(Records with modeling code)
>>>

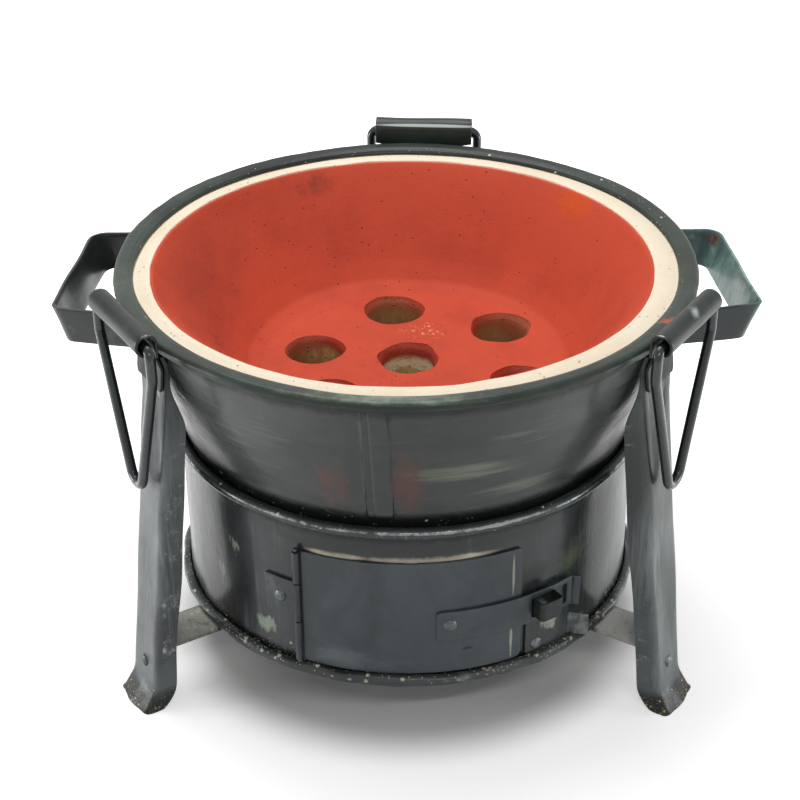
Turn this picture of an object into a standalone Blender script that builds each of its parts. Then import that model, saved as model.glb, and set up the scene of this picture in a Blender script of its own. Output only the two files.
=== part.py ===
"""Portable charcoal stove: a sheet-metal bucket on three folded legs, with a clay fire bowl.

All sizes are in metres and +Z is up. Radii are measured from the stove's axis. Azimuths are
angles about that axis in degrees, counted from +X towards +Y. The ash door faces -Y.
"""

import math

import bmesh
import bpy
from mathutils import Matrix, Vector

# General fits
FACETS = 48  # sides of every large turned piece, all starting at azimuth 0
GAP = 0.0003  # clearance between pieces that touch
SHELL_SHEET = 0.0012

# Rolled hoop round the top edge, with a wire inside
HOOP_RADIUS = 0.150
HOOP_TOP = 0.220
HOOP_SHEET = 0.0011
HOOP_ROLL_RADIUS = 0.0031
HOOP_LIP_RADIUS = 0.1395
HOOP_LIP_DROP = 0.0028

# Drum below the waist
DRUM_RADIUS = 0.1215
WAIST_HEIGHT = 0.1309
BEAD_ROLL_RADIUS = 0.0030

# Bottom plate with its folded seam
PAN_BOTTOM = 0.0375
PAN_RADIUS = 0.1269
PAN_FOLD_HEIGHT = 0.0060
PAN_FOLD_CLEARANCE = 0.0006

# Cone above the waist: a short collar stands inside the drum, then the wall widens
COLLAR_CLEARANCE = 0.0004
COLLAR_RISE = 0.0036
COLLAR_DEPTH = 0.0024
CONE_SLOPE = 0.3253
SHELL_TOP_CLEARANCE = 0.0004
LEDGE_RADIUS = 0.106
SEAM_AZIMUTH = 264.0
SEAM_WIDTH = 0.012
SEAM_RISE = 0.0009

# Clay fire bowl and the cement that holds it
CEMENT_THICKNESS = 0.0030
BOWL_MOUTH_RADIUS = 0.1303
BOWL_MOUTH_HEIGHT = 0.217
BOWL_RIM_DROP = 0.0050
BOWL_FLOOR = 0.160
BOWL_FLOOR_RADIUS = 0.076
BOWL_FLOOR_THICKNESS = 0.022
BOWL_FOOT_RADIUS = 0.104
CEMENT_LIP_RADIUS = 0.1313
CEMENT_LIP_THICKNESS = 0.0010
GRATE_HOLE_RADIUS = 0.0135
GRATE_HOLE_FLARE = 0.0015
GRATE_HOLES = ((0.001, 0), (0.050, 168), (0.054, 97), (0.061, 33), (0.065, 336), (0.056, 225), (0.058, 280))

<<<
>>>

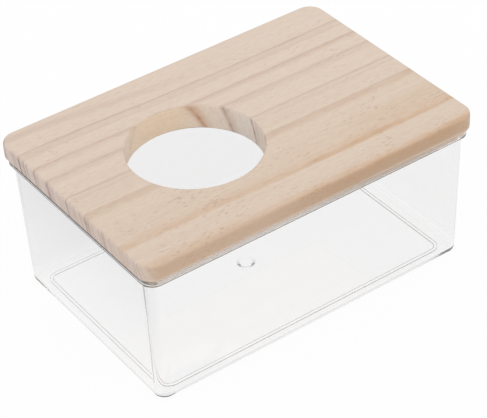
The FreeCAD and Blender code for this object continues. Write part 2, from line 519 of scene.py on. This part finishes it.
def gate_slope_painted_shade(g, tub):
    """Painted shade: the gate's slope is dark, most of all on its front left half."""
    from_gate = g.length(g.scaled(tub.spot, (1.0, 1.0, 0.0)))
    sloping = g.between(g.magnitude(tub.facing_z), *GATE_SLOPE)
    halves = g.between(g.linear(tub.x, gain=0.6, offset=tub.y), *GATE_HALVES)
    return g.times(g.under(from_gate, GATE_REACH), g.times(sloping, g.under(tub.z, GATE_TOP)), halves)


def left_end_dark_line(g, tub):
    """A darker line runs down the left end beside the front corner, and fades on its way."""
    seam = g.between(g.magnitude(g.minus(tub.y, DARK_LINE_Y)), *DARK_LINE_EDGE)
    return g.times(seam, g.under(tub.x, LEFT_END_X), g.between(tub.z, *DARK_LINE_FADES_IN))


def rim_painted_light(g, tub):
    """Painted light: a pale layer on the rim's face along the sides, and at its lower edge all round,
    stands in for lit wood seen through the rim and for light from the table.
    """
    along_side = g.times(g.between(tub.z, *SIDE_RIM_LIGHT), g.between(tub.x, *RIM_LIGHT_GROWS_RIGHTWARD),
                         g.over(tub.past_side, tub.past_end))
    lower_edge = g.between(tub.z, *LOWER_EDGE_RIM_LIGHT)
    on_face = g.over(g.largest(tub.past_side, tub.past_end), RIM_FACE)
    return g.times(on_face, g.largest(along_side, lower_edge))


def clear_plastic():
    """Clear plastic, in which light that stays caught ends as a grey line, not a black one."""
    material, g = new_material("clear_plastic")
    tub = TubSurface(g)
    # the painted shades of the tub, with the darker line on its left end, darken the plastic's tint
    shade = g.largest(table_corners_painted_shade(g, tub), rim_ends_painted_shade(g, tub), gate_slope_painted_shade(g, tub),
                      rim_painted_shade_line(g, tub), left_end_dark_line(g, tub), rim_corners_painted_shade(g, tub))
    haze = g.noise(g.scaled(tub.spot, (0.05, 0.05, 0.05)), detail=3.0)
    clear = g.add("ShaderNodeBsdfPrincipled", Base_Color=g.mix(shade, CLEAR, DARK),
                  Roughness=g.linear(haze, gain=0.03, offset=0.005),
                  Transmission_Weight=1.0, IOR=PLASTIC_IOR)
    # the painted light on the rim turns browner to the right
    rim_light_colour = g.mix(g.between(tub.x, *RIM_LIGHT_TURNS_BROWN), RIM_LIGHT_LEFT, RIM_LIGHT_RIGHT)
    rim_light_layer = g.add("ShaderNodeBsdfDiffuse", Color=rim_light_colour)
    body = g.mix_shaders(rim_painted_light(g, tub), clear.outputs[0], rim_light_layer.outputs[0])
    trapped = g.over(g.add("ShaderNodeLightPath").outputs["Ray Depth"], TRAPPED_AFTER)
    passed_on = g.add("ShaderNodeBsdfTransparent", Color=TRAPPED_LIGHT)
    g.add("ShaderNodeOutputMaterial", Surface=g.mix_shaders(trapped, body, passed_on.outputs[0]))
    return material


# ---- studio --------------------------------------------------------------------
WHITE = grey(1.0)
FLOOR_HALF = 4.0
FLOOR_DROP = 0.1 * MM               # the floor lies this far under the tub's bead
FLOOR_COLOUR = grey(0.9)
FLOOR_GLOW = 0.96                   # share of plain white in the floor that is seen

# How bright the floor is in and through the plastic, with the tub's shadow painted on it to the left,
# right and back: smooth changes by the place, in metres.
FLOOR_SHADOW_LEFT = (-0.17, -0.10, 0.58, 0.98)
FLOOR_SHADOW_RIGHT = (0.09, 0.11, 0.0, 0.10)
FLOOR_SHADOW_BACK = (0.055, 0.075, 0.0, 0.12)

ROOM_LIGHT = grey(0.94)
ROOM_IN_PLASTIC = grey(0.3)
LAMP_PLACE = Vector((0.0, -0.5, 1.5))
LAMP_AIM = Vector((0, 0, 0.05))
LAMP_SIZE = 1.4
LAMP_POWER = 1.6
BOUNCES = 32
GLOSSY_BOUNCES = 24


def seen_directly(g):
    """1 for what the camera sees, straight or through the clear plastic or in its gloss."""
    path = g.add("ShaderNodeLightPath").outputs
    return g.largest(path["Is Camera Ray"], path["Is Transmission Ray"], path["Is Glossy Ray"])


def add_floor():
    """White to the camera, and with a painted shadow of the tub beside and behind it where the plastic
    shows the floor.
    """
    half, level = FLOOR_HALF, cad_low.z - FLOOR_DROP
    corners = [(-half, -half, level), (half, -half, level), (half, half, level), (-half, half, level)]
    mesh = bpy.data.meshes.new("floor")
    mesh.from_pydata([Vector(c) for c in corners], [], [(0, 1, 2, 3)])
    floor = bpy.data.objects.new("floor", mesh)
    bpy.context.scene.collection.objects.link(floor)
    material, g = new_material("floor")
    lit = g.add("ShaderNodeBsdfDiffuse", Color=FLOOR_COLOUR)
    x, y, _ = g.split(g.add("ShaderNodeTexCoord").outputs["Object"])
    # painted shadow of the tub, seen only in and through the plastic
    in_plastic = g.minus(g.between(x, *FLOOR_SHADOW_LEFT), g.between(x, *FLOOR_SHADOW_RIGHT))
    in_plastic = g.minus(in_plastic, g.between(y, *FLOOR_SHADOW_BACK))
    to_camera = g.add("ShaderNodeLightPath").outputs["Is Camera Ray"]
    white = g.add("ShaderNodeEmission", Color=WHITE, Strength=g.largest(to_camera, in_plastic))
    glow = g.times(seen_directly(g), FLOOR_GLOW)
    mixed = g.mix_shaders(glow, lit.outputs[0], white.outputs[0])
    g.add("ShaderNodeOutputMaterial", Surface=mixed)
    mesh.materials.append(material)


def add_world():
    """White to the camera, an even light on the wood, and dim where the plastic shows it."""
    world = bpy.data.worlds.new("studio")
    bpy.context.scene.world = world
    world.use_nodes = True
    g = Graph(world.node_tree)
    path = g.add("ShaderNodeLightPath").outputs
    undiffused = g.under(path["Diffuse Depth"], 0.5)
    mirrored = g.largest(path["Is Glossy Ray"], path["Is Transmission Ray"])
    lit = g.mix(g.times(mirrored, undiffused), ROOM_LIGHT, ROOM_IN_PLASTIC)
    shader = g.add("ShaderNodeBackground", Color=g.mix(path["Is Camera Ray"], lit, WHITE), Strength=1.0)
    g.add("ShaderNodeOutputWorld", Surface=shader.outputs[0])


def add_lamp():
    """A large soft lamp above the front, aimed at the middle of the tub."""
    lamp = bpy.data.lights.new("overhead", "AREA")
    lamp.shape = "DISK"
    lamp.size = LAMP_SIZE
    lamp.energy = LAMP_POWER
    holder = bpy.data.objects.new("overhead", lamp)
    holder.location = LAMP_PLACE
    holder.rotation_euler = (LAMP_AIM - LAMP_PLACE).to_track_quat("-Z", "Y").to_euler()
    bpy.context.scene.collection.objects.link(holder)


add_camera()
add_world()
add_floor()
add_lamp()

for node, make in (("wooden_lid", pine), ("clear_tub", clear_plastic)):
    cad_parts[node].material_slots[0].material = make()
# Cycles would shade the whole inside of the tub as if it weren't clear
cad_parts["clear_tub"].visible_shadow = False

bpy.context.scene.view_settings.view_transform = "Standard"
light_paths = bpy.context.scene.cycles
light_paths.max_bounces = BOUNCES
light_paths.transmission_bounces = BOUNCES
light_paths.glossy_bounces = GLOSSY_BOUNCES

<<<

-- TASK --
Using the entries above, return exactly the lines from the line with "Turn this picture" to the line with "clay fire bowl.", counting both of those lines.

-- TASK RESULT --
Turn this picture of an object into a standalone Blender script that builds each of its parts. Then import that model, saved as model.glb, and set up the scene of this picture in a Blender script of its own. Output only the two files.
=== part.py ===
"""Portable charcoal stove: a sheet-metal bucket on three folded legs, with a clay fire bowl.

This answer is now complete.